Uno de los pioneros de la
aviación, el brasileño Alberto Santos Dumond, maravillado con el paisaje
infinito y la belleza del mundo visto desde el aire, creyó inocentemente que el
hecho de volar cambiaría por bondad la maldad del género humano. Estaba, como
sabemos, completamente equivocado, ya que en la Primera Guerra Mundial, a pocos
años de la invención de la aviación, los aeroplanos se convirtieron en un arma
letal y los cielos en el nuevo campo de batalla.

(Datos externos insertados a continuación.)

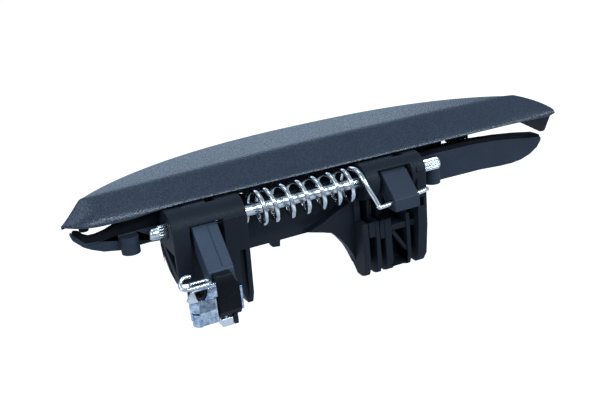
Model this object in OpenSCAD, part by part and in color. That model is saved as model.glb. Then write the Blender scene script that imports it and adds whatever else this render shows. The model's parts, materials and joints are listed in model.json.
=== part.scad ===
// Exterior car door handle with a lift-up flap. A narrow carrier is screwed to the door from
// inside. The flap turns on a steel pin and a torsion spring closes it. The flap's left arm is
// the release lever, which carries a clip for the latch rod.
// Frame: X along the handle, +Z out of the door, -Y on the hinge side. The origin is midway
// between the two fixing bosses, on their end faces.

/* [Hinge pin] */
// Diameter of the plain shank
pin_d = 4.5; // [4:0.1:4.6]
// Diameter over the knurled ends
knurl_d = 5.0; // [4.8:0.1:5.2]
// Length of the pin
pin_len = 121; // [119:0.5:122]

/* [Flap] */
// Length of the flap
flap_len = 211; // [206:1:216]
// Width of the flap at its middle
flap_w = 38; // [36:0.5:40]
// Wall of the flap cover
wall = 2.2; // [1.8:0.1:2.4]

/* [Spring] */
// Wire diameter
wire_d = 1.8; // [1.4:0.1:1.9]
// Mean diameter of the coils
coil_d = 12.4; // [11.5:0.1:12.6]

/* [Mounts] */
// Distance between the two fixing bosses
boss_pitch = 127.5; // [126:0.5:128]
// Bore of the threaded inserts
insert_bore_d = 4.2; // [4:0.1:4.4]
// Diameter of the latch rod that the clip takes
rod_d = 3.2; // [3:0.1:3.4]

/* [Hidden] */
$fn = 48;
gap = 0.5;                                // running room beside moving parts
hinge = [2.2, -6.5, 7.3];                 // hinge axis, at the middle of the pin
boss_y = -hinge[1];                       // boss line, seen from the hinge axis
boss_xs = [-hinge[0] - boss_pitch / 2, -hinge[0] + boss_pitch / 2];
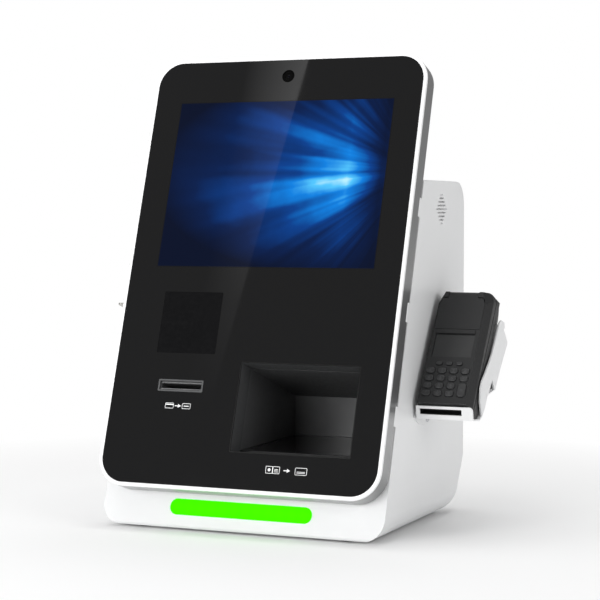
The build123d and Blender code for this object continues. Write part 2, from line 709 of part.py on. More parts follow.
top_bulge = 62.0
profile = [(0, 0), (term_length, 0), (168.5, -10), (172, -44), (165, -56), (158, -top_bulge),
           (149, -top_bulge), (147, -term_back), (30, -term_back), (24, -47.6), (10.3, -44.6), (0.8, -38.6),
           (-9, -21), (-10, -18.4), (0.6, -7.8)]
form = side_prism(outline(profile), -term_half, term_half)
section = outline([(-term_half, 1), (term_half, 1), (term_half, -40), (term_half - 3, -term_back),
                   (term_half - 6, -top_bulge - 1), (-term_half + 6, -top_bulge - 1),
                   (-term_half + 3, -term_back), (-term_half, -40)])
form &= Pos(0, 175, 0) * Rot(90, 0, 0) * extrude(section, 200)


def head_slice(depth, half, shoulder, high_half, high):
    """Front view of the terminal at one depth, its two upper corners cut."""
    return Pos(0, 0, -depth) * outline([(-half, -20), (half, -20), (half, shoulder), (high_half, high),
                                        (-high_half, high), (-half, shoulder)])


slices = [head_slice(0, term_face_half, 145, term_face_half - 6.4, term_length),
          head_slice(16.5, term_half, 158, term_half - 4.5, 171),
          head_slice(44, term_half, 172, term_half - 1, 173),
          head_slice(top_bulge + 2, term_half, 172, term_half - 1, 173)]
form &= loft(slices, ruled=True)
above = side_prism(outline([(-30, -part_line(-30)), (190, -part_line(190)), (190, 20), (-30, 20)]), -50, 50)
upper = form & above
lower = form - above
swipe = side_prism(outline([(-30, -part_line(-30) - 0.8), (190, -part_line(190) - 0.8),
                            (190, -part_line(190) + 0.8), (-30, -part_line(-30) + 0.8)]),
                   term_half - 7, term_half + 5)
upper -= swipe
lower -= swipe

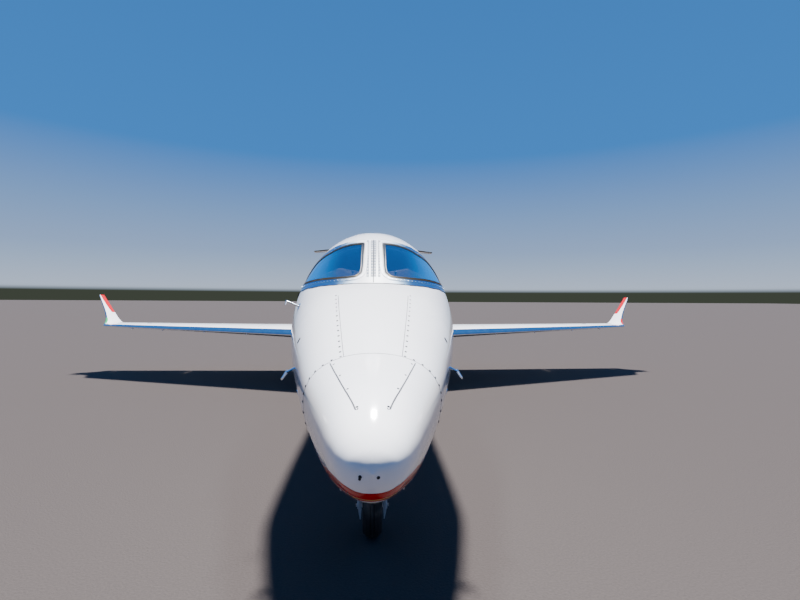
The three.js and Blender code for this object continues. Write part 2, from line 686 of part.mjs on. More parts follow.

Andreas Lubitz, el piloto que
decidió estrellar el vuelo comercial de Germanwings era aparentemente el
triunfo de un país y de un modelo social. Alemania es un país de casitas en
barrios pulcros y entre colinas con abetos. Un país ordenado y seguro de si
mismo que mira con cierto desdén, entre tolerante y desdeñoso a los países donde el
desorden es más frecuente que en el suyo. Los alemanes son criados, y lo sé
bien porque es un país que amo y he tenido ocasión de conocer, en una sociedad
confortable que les da todas las oportunidades que otros no tienen. Sus hijos
viajan pronto y sueñan alto. Se saben pertenecientes a la casta del primer
mundo que producirá los mejores vehículos, dominará economías y viajará con
billetera llena por todo el mundo.
Andreas Lubitz soñó alto. Soñó
con un mundo prístino de cielos y hermosas nubes, con la libertad de las
cumbres del mundo pilotando uno de los símbolos del mundo moderno, el avión de
pasajeros. Soñaba con ser parte de esa élite de personas con galones que
seducen por el poder simbólico de su profesión. Gente de mundo, con experiencia
internacional, respetados por la responsabilidad y dificultad de su profesión, con
familias modelo que viven en casas pulcras, en pequeños barrios rodeados de
jardines arbolados. El sueño alemán en un mundo donde Alemania es, en muchas
cosas, un modelo.
Alemania fue a principio de siglo
XX un referente por su modernidad. La mayoría del conocimiento químico, físico,
artístico y musical más avanzado de su momento se daba precisamente allí.
Movimientos artísticos como el expresionismo, la pureza formal de la Bauhaus,
los inventores de cohetes, Tomas Mann o Einstein se criaron en este mundo
germánico de la primera mitad del pasado siglo. Algo se torció cuando los alemanes
volaron muy alto. Soñaron ser una potencia europea con derechos coloniales que
los demás respetarían por su fuerza y su poder. Fracasaron en el primer intento
y se dieron un batacazo con graves consecuencias. Del accidente surgió una
sociedad comida por el rencor que se convenció de su verdad patológica para
abrir un nuevo conflicto de consecuencias incalculables. No se sabe con certeza
pero entre 45 y 70 millones de personas de muchos países se llevó Alemania en
su suicidio colectivo. Cuando todo estaba perdido los alemanes siguieron
adelante contra toda razón arrastrando en su caída a todo aquel que volaba con
ellos. Hay algo en el carácter alemán de férrea disciplina que les lleva
adelante cuando otros pueblos aceptarían con resignación que si el camino está
cerrado no hay que saltar por el precipicio sino disfrutar de la vista.
El caso de Andreas Lubitz podría
haber ocurrido en cualquier país. De hecho son, al parecer, varios los pilotos
que deliberadamente han hecho estrellar su vuelo llevándose consigo las vidas
de sus pasajeros. Andreas quiso siempre volar y convirtió su pasión en su
obsesión. Estoy seguro de la normalidad de su entorno, incluso de la
bondad de su familia y su comunidad, pero en la mente de las personas y los
pueblos siempre existe ese peligro de convertir sueños en pesadillas en una
sociedad que nos habla de productividad, éxito, sueños, salud y bienestar. No
creo que podamos hablar de bondad o maldad en los actos de una mente perturbada
pero sí de la maldad implícita de una sociedad que no nos enseña a aceptar que
el dolor, el fracaso, la enfermedad o la muerte son parte de la vida. Tan altas
son nuestras expectativas que la colisión con el suelo siempre es brutal. Eso
ya lo sabían los griegos cuando crearon el mito de Ícaro que voló hasta que sus alas de cera se fundieron. La tecnología siempre tiene sus límites.